Merkez Bankası mensuplarından muhalefete mesaj var

Merkez Bankası mensupları, İstanbul’da inşa edilen yeni genel müdürlük binası tamamlanmadan taşınma talimatı verilmesini mesele etmedikleri, gündeme getirmedikleri için muhalefete kırgın.

“İktidarda değiller ki, muhalefet partileri ne yapabilir?” diye sorulabilir. Merkez Bankası’nın bir mensubu şöyle diyor: “En azından iktidara gelmeleri halinde TCMB’nin yeniden Ankara’ya döneceği, İstanbul’a taşınma süreci nedeniyle istifa etmek zorunda kalanlara geri dönme şansı tanınacağı veya bu süreci yönetenlere kamu davası açılacağı gibi açıklamalar yapılması, inanın mensupların yüreğine su serpecektir.”

İktidarın light çılgın projesi İstanbul Finans Merkezi’nde Merkez Bankası için milyarlarca liraya Avrupa’nın en yüksek binası inşa ediliyor. (Sonra paraları betona gömdünüz, deyince kızıyorlar.) Geçen hafta Merkez Bankası çalışanlarına “İstanbul Finans Merkezi’ne taşınma planı hk.” başlıklı bir mesaj gönderilerek, “2022 yılı Haziran-Eylül döneminde taşınma sürecinin tamamlanması planlanmaktadır” denildi.

Yani 7-8 ay içinde taşınma bitecek. Fakat küçük bir sorun var, Merkez Bankası’nın yeni binasının inşaatı henüz bitmedi.

.jpg

İnşaattan anlamam ama bu fotoğrafa bakınca Haziran’a yetişmeyeceğini görebiliyorum.

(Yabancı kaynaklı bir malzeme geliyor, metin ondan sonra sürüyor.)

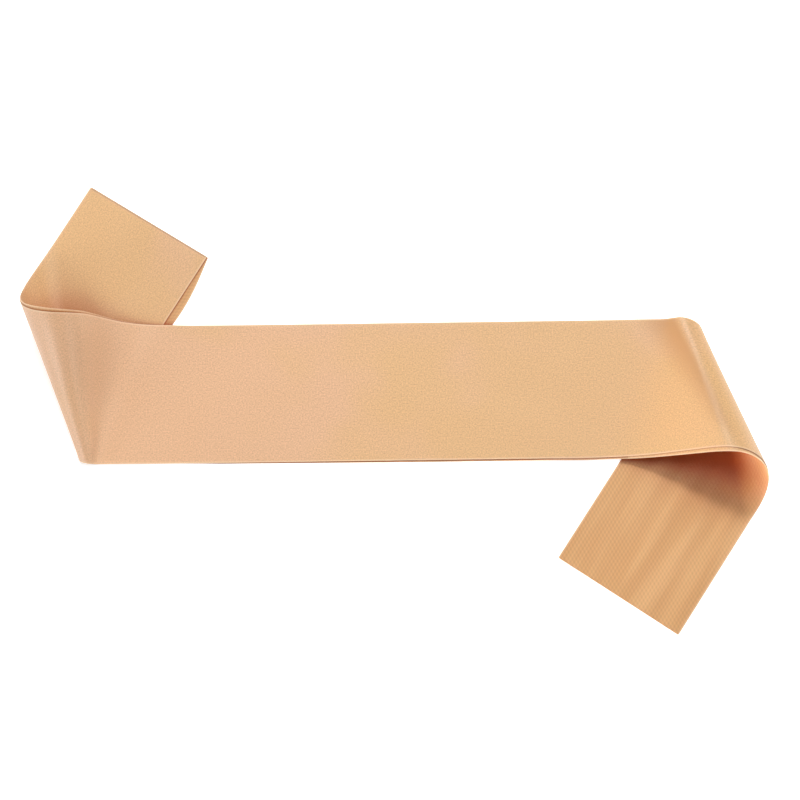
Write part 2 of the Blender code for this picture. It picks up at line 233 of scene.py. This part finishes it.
class Turn:
    """One turned end, in its own frame: the ribbon comes along -X and the open edge is at +Y."""

    def __init__(self, size):
        self.size = size
        self.apex = np.array([-size["apex_along"], -RIBBON_WIDTH / 2 - size["apex_out"]])
        self.touch = math.radians(size["touch_angle"])
        outs, ups = turn_section(size)
        lines = unit(np.stack([outs, np.ones_like(outs), ups], axis=-1))
        cosines = np.clip((lines[1:] * lines[:-1]).sum(axis=1), -1, 1)
        swept = np.concatenate([[0.0], np.cumsum(np.arccos(cosines))])
        self.whole = swept[-1]
        self.lift_off = self.touch + math.atan(outs[0])
        self.tip = self.apex[0] - size["tail_length"]
        self.swept, self.lines = self.softened(swept, lines)

    def softened(self, swept, lines):
        """The fold lines with those near lift-off averaged, so that the cloth rises without a crease."""
        angles = np.linspace(-EARLY_RISE, self.whole, SOFTENING_SAMPLES)
        before = self.lift_off - self.touch + angles
        flat = np.stack([np.sin(before), np.cos(before), np.zeros_like(before)], axis=-1)
        turned = np.stack([np.interp(angles, swept, lines[:, axis]) for axis in range(3)], axis=-1)
        whole = np.where(angles[:, None] < 0, flat, turned)
        reach = int(EARLY_RISE / (angles[1] - angles[0]))
        kernel = np.hanning(2 * reach + 1)
        padded = np.pad(whole, ((reach, reach), (0, 0)), mode="edge")
        blurred = [np.convolve(padded[:, axis], kernel / kernel.sum(), "valid") for axis in range(3)]
        ease = smooth((angles - RISE_SOFT_TO) / RISE_SOFT_TO)[:, None]
        start = smooth((angles + EARLY_RISE) / EARLY_RISE)[:, None]
        mixed = np.stack(blurred, axis=-1) * (1 - ease) + whole * ease
        return angles, unit(whole * (1 - start) + mixed * start)

    def edge_along(self, share, across):
        """Distance along the flat ribbon at which a fold line crosses this distance across."""
        return self.apex[0] + (across - self.apex[1]) / np.tan(self.lift_off + share * self.whole)

    def share(self, along, across):
        """How far round the turn a point lies: 0 at lift-off, 1 at touch-down, and past both."""
        angle = np.arctan2(across - self.apex[1], along - self.apex[0])
        return (angle - self.lift_off) / self.whole

    def lay(self, along, across):
        """The laid places of flat points, and how far round the turn each lies."""
        distance = np.hypot(along - self.apex[0], across - self.apex[1])[..., None]
        share = self.share(along, across)
        swept = np.clip(share * self.whole, -EARLY_RISE, self.whole)
        parts = [np.interp(swept, self.swept, self.lines[:, axis]) for axis in range(3)]
        line = unit(np.stack(parts, axis=-1))
        out_way = np.array([-math.sin(self.touch), math.cos(self.touch), 0.0])
        line_way = np.array([math.cos(self.touch), math.sin(self.touch), 0.0])
        turning = line[..., :1] * out_way + line[..., 1:2] * line_way + line[..., 2:] * UP
        angle = self.touch - np.maximum(share - 1, 0) * self.whole
        turned = np.stack([np.cos(angle), np.sin(angle), np.zeros_like(angle)], axis=-1)
        place = distance * np.where(share[..., None] < 1, turning, turned)
        place[..., :2] += self.apex
        place[..., 2] *= self.size["spring"]
        place = self.swung(place, share)
        before = np.stack([along, across, np.zeros_like(along)], axis=-1)
        return np.where(share[..., None] * self.whole <= -EARLY_RISE, before, place), share

    def swung(self, place, share):
        """The tail pulled round in its own plane, eased in over the under half of the turn."""
        ease = smooth((share - SWING_FROM) / (1 - SWING_FROM))
        angle = math.radians(self.size["tail_swing"]) * ease
        centre = np.array(self.size["swing_centre"])
        arm = place[..., :2] - centre
        cos, sin = np.cos(angle), np.sin(angle)
        place[..., 0] = centre[0] + cos * arm[..., 0] - sin * arm[..., 1]
        place[..., 1] = centre[1] + sin * arm[..., 0] + cos * arm[..., 1]
        return place

    def tail_edge(self):
        """Two plan points of the tail's edge that the centre lies across."""
        tight = -RIBBON_WIDTH / 2
        along = np.array([self.edge_along(JUST_PAST, tight), self.tip])
        return self.lay(along, np.full(2, tight))[0][:, :2]


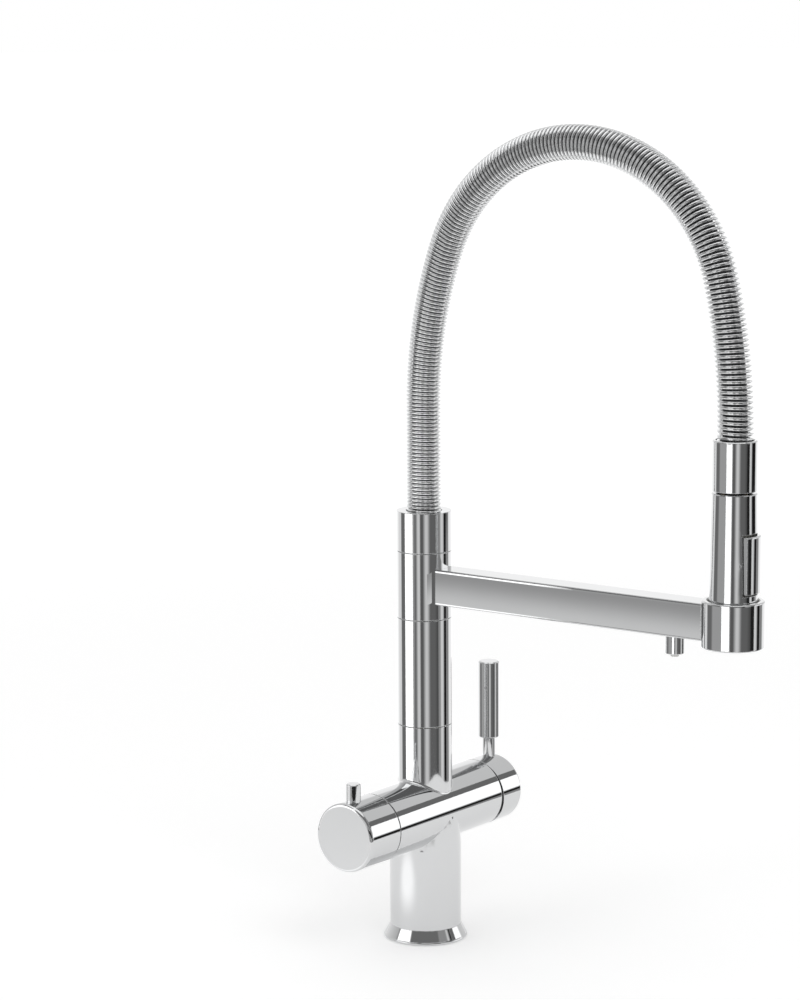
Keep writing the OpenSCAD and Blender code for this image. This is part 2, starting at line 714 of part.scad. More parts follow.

Merkez Bankası koridorlarında da inşaatın tamamlanmasının en erken Eylül 2023’ü bulacağı konuşuluyormuş.

Peki Ankara’daki Merkez Bankası mensuplarının iki ayağı bir pabuca neden sokuluyor? Çünkü 2023’te seçim var. Kasada para yok, Kanal İstanbul’u yapamayacakları belli. En azından, “Avrupa’nın en yüksek binasını yaptık” demek istiyorlar.

Gerçekçi olalım, Türkiye’nin bugünkü siyasi, hukuki ve ekonomik yapısıyla İstanbul’un küresel bir finans merkezi olması, diğer küresel finans merkezleri Londra, Frankfurt, Dubai’den rol kapması, şirket çekmesi imkansız. Yasaların, kuralların akşamdan sabaha değiştiği, iş insanlarının sorgusuz sualsiz zindana atıldığı, yıllarca orada tutulduğu, para birimi dolar karşısında bir yılda yüzde 44 değer yitiren, dünya Mersin’e giderken tersine giden (Namı diğer “heterodoks ekonomi politikaları”) bir ülkeye hiçbir finans kuruluşu gelmez.

Öyleyse İstanbul Finans Merkezi’ne neden milyarlarca dolar harcanıyor? Çünkü betona dayalı büyüme AKP iktidarının alameti farikası. Çünkü betonda rant var. Milyarlarca doları İstanbul Finans Merkezi, Üçüncü Havalimanı, Kanal İstanbul, Zafer Havalimanı, İzmir-İstanbul Otoyolu’na değil de misal, çip fabrikasına harcasalar nasıl rant elde edeceklerdi? Çip fabrikasının çay ocağını mı işleteceklerdi?

Betona dayalı büyüme anlayışının kurbanı insanlar oldu, oluyor. Yıllar önce Ankara’da evlenip orada anne baba olan Merkez Bankası mensupları şimdi apar topar İstanbul’a taşınmak zorunda. Hem de İstanbul’da emlak fiyatlarının, kiraların uçtuğu bir dönemde. Peki eşinin işi orada olanlar? Onlar da.

Merkez Bankası’nda birçok çalışan aile birliğini gerekçe göstererek İstanbul’a gelmemek için dava açtı. Ama bir kamu kurumu olması ve İstanbul Finans Merkezi’ne iktidar tarafından özel bir önem verilmesi nedeniyle mahkemelerin adil kararlar vermeyeceğinden endişe ediyorlar.

Merkez Bankası cumhuriyetin bir kurumu olarak Ankara’ya yakışıyor, orada kalmalı. İstanbul yeterince kalabalık.